En la columna de la semana pasada quedó flotando mi interés acerca del motivo del silencio último de Piliph Roth, cuando, pasados los 80 años, dijo que abandonaba el arte de la novela porque “no iba a poder superar lo ya hecho”. En esa afirmación se combinaba la certeza vanidosa de ser pronunciada por una figura pública con la constatación melancólica de haberlo dado todo y la pretensión de no manchar el recuerdo de su gloria con el espectáculo de la decadencia.
Pasados los días recordé un breve ensayo crítico de Héctor Libertella, donde analizó al cantante de tangos Roberto Goyeneche en su último período, cuando ya no le daba la garganta y a cambio de cantar, decía: y en el decir de Goyeneche, decía Libertella, se arma una sintaxis que evoca el latín. Era en esa limitación de sus cuerdas vocales (estragadas por la noche, supongo yo) donde Goyeneche se superaba, pasaba a otra cosa. Ahora bien, ¿quién iba a ver a Goyeneche gesticulando en su no-cantar? ¿Aquellos que lo escucharon en sus mejores épocas y, conociendo la diferencia, solo hacían una excursión para observar las afónicas contorsiones agónicas del monumento en ruinas, o los turistas que, escuchándolo por primera vez, no tenían punto de comparación? Quizá el encuentro hipotético con la obra de un Roth en declinación absoluta (profetizada por él mismo) habría sido intolerable para los que leyeron sus grandes libros. O quizá, secretamente, Roth continuaba garabateando hojas y sus editores recibieron esos textos y le impidieron que los publicara, porque conspiraban contra su posibilidad de obtener el Premio Nobel de Literatura. O quizá, simplemente, ya no podía más.

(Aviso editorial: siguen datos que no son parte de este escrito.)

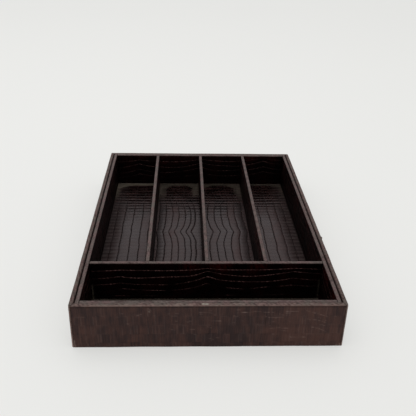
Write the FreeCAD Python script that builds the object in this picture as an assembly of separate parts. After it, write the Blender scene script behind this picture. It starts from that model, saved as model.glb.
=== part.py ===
"""Knife tray: a shallow open box of thin boards, covered inside and out with embossed leather.

The outer case is four rebated wall boards round a base board. Each wall has its own leather,
which folds over the rim and under the base; the side leathers also go a little way round the
corners, where they meet the front and back leathers at a seam. A card fills the underside
between the turned edges, and a suede lining hides both. Inside, one leather sheet covers the
floor. On it stand four liner boards, a shadow gap away from the walls, then a cross divider and
the long dividers behind it, each board with its own folded leather.

Frame: X is the width, Y the depth with the front at -Y, Z is up. The origin is the middle of
the underside. Sizes are in millimetres.
"""

import FreeCAD, Part
import math
import os

from FreeCAD import Vector

# Overall size of the finished tray
tray_width = 280.0
tray_depth = 396.0
tray_height = 53.0

# Boards
wall_board = 3.2  # thickness of the outer wall boards
liner_board = 3.2  # thickness of the liner boards
cross_board = 3.2  # thickness of the cross divider's board
divider_board = 3.0  # thickness of the long dividers' boards
base_board = 2.4  # thickness of the base
rebate_depth = 1.6  # how far the walls are cut away for the base and for each other's ends
board_edge_radius = 0.3  # sanded edges, which the leather folds round

# Leather and lining
leather = 0.8  # thickness of every leather piece
case_corner_radius = 2.0  # upright outside corners of the finished case
corner_return = 2.4  # how far the side leathers come round the corners to the seams
seam_gap = 0.2  # width of those seams
rim_turn_in = 14.0  # how far leather comes down behind a board's top edge
base_turn_in = 15.0  # how far the outer leather is turned under the base
suede = 0.5  # thickness of the lining under the base
suede_inset = 3.0  # bare border between the lining and the case's outline
suede_corner_radius = 4.0
lining_gap = 0.2  # round the edges of the card and of the floor's leather

# Layout
long_compartments = 4  # side by side, behind the cross divider
front_compartment = 68.0  # clear depth of the front compartment
side_gap = 0.6  # shadow gap between the side walls and their liners
end_gap = 0.2  # the same at the front and back walls
joint_gap = 0.15  # where a finished panel's end meets the next one
divider_drop = 0.4  # how far the dividers stop below the rim

overshoot = 1.0  # how far a solid that only trims another one reaches past it

# Levels and thicknesses that follow from the sizes above
board_bottom = suede + leather
base_top = board_bottom + base_board
floor_top = base_top + leather
board_top = tray_height - leather
fold_radius = board_edge_radius + leather
wall_finished = wall_board + 2 * leather
liner_finished = liner_board + 2 * leather
cross_finished = cross_board + 2 * leather
divider_finished = divider_board + 2 * leather
side_rim = wall_finished + side_gap + liner_finished
end_rim = wall_finished + end_gap + liner_finished
inside_width = tray_width - 2 * side_rim
cross_front = -tray_depth / 2 + end_rim + front_compartment
cross_back = cross_front + cross_finished
inside_back = tray_depth / 2 - end_rim

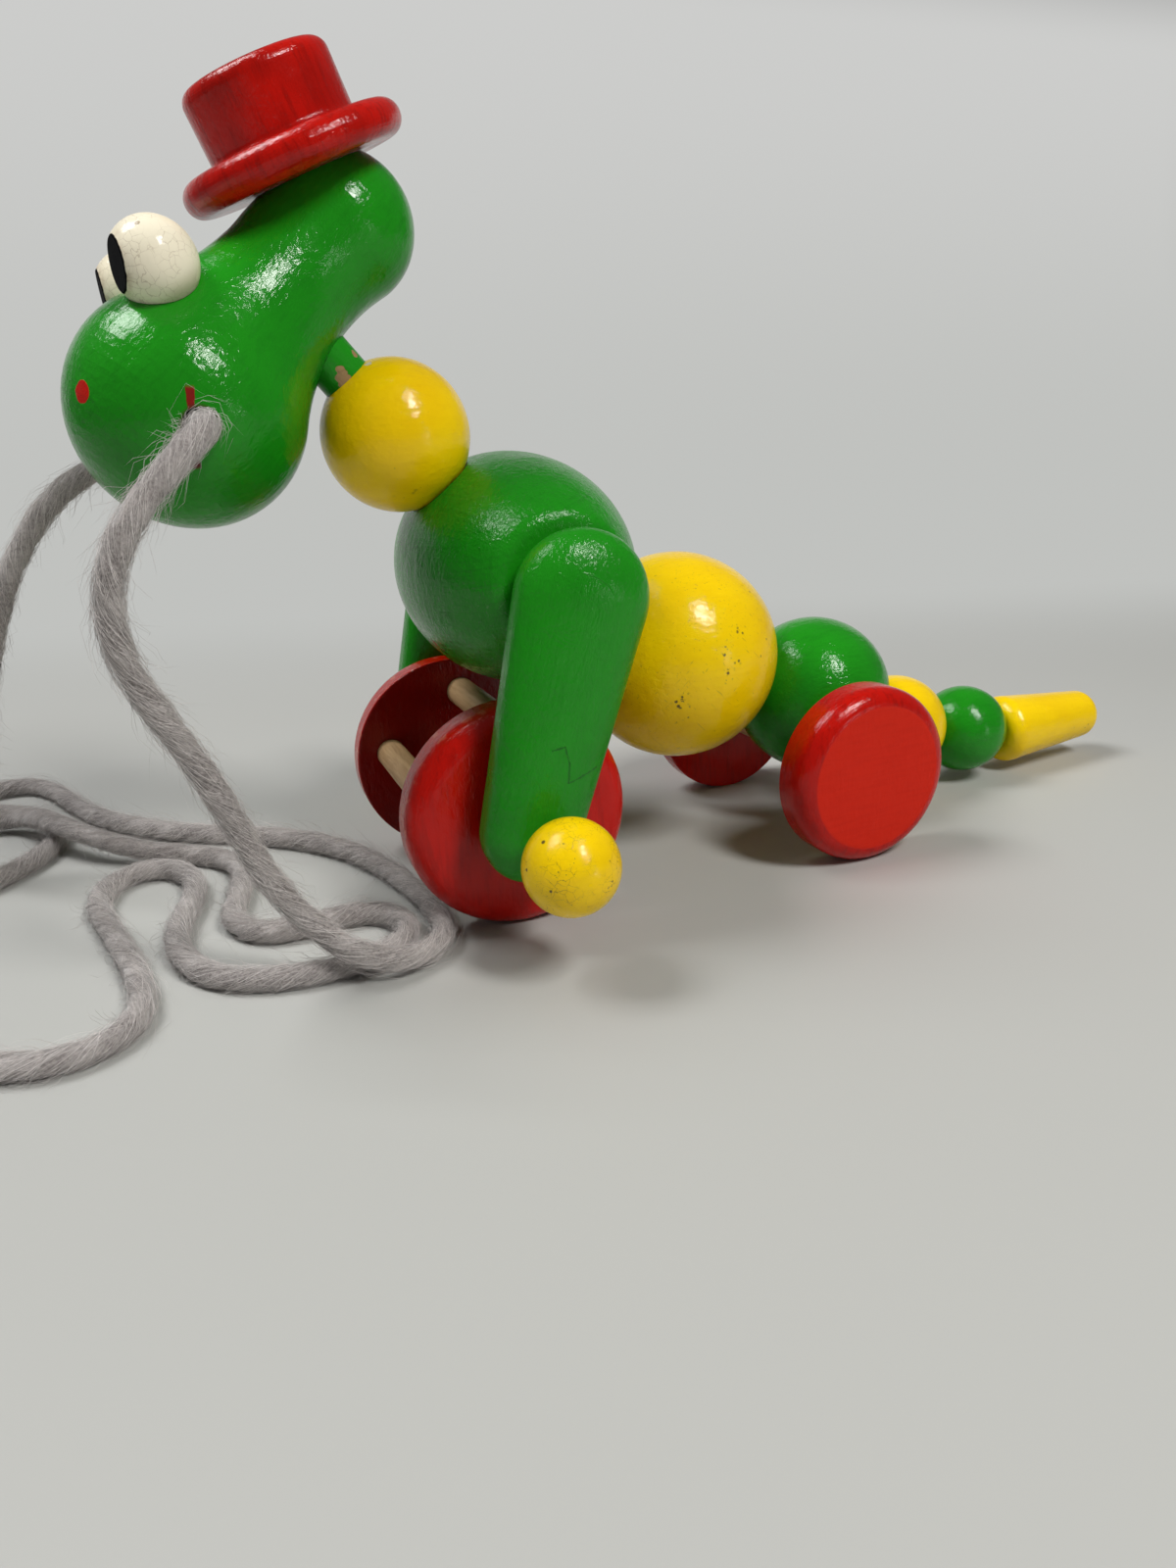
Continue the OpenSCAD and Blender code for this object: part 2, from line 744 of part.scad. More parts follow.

¿Qué hace con su vida quien escribe cuando no puede o no sabe cómo seguir escribiendo? A mí, personalmente, no me interesa ninguna otra cosa, pero ¿cómo y de qué puede seguir escribiendo alguien que escribe que no tiene ningún otro tema de interés? El punto de partida y el punto del final son el mismo: solo nos espera la desintegración, así que el verdadero problema de la literatura es cómo dar forma al vértigo de ese conocimiento, acceder al punto central que representa la figura de ese dolor. Quizá la literatura del futuro (ese sueño idiota) sea aquella que reniegue de la ilusión de la potencia y nazca de la imposibilidad absoluta, del babeo de la senilidad extrema o del vagido infantil, extremos ambos del realismo.